# Spliting up Breeders



## sti_guy (Feb 14, 2007)

I have 4 rb's in a 75 gal and there is one breeding pair which breed 3 weeks ago. Should I split up the pair into another tank to increase bredding chances or keep them there with the other two p's?

And how come they haven't breed like some people's p's on here. I read once a week to once every two weeks. I also replaced one of the male's with another p to try and get another female, could this be a reason the pair is less likely to breed when introducing a new p?


----------



## CROSSHAIR223 (Jan 17, 2005)

Yeah, I would seperate them. It depends on what you want to accomplish. If you are trying to breed and wish to raise fry then IMO be safe and remove everything but the breeders. Give the others to a pet store if you like if you don't have space in another tank. You have breeders lol you can always replace them. Ask many of the others about rasing fry, it takes focus and other p's will get in the way IMO if you don't have adequate space.
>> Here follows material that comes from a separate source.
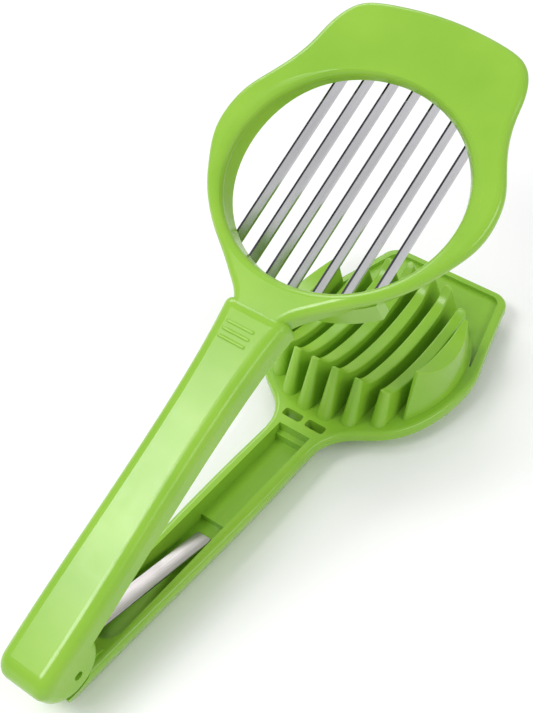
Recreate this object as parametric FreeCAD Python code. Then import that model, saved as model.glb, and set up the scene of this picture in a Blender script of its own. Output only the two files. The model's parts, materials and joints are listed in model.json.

Anywhoo, after you get breeding down then play around with it. For now I say be safe if that's your goal. If it is not then do whatever but I've had reds that are extremely mean when they breed to they don't care about other fish in the tank. A roll of the dice if you ask me, but yes, they don't seem to breed as much when new things are added or other fish IME.


----------



## DemDesBri (Feb 28, 2007)

My breeders are all together and had eggs. But the smaller P is taking a beating. I need to find a divider big enough for my tank so that the other two females will let her breed. IMO If you can separate them, that is great.


----------